A tese defende uma espécie de linha de corte, entendendo que uma terra indígena só poderia ser demarcada com uma comprovação de que a comunidade estava no local requerido na data da promulgação da Constituição, ou seja, no dia 5 de outubro de 1988.
Essa proposta recebeu atenção em 2009 ao aparecer no julgamento do STF a respeito da demarcação da terra indígena Raposa Serra do Sol, em Roraima. Na época, o entendimento foi o local poderia ser demarcado porque a comunidade indígena estava instalada no local no 5 de outubro de 1988. No entanto, essa decisão favorável abriu caminho para o uso da tese contra o interesse de povos indígenas que não estivessem em suas terras nessa data.

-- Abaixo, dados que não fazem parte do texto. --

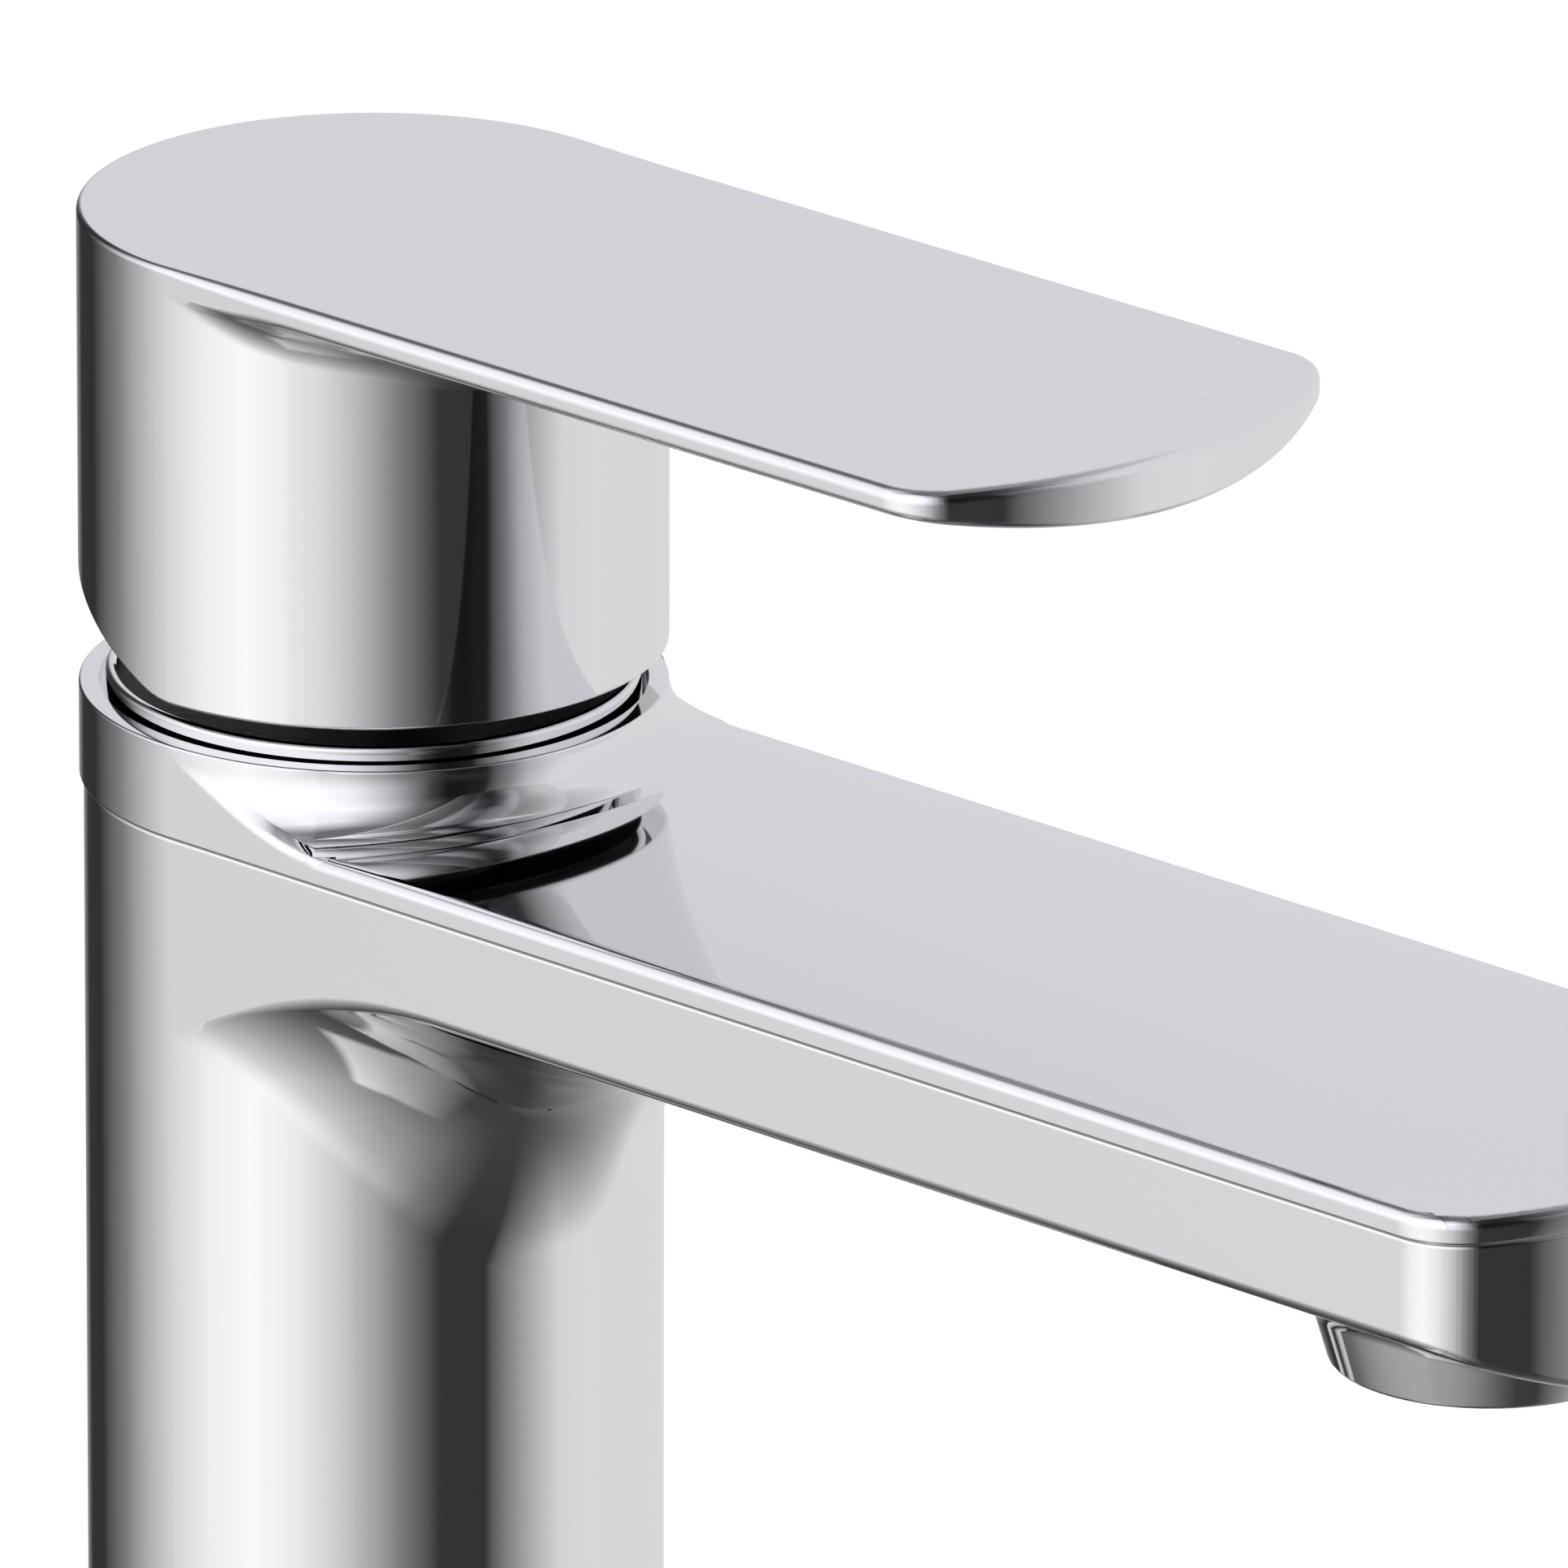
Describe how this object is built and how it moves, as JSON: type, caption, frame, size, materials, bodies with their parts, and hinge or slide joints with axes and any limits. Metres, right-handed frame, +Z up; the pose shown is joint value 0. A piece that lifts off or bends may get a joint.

Segundo ambientalistas e defensores dos povos indígenas, a aprovação da tese poderia mudar o curso de pelo menos 303 pedidos em andamento, ou seja, que estão em alguma fase do processo de demarcação, sem que esse tenha sido concluído. Essas terras somam 11 milhões de hectares (equivalente a 1,30% do território brasileiro), onde vivem cerca de 197 mil indígenas (0,20% da população do País).
De acordo com monitoramento do Instituto Socioambiental (ISA) com base em publicações feitas no Diário Oficial da União, o Brasil tem 421 terras indígenas devidamente homologadas, que somam 106,6 milhões de hectares e onde vivem cerca de 466 mil indígenas.
O andamento do marco temporal no STF
O Supremo julga a constitucionalidade da tese do marco temporal a partir de um caso específico que diz respeito a uma ação de reintegração de posse movida pelo governo de Santa Catarina contra o povo Xokleng.
Eles requerem a demarcação da terra indígena Ibirama-Laklanõ, onde também vivem indígenas das etnias Guarani e Kaingang. O STF iniciou a análise do caso em agosto de 2021, mas foi interrompido por um pedido de vista do ministro Alexandre de Moraes, na época.
Ele voltou à pauta em agosto, mas foi suspenso no dia 31, depois do voto do ministro Roberto Barroso. Nesta quarta, ele volta à pauta com uma predominância da posição contrária ao marco. No entanto, os quatro ministros que votaram contra divergem no que diz respeito à indenização.
Em seu voto, Moraes defendeu que a União deve pagar uma indenização a fazendeiros que tenham ocupado os territórios de povos originários de boa-fé. Atualmente, já se prevê um pagamento pelas benfeitorias realizadas no local, mas o ministro defendeu que ele seja feito também pela terra em si e que seja prévio - assim, a indenização passaria a ser uma condicionante para a própria demarcação. As duas posições do ministro não estavam presentes no voto original do relator, Fachin.
Cristiano Zanin concordou parcialmente, mas definiu que a indenização não deveria ficar restrita à União, podendo ser paga também por estados e municípios. Além disso, opinou que o dever de indenizar não deveria interferir no procedimento de demarcação.
Já Luís Roberto Barroso chegou a discutir com Moraes na véspera do seu voto, sobre a questão da indenização. Em sua tese, disse que ela não pode impossibilitar a demarcação de uma terra indígena.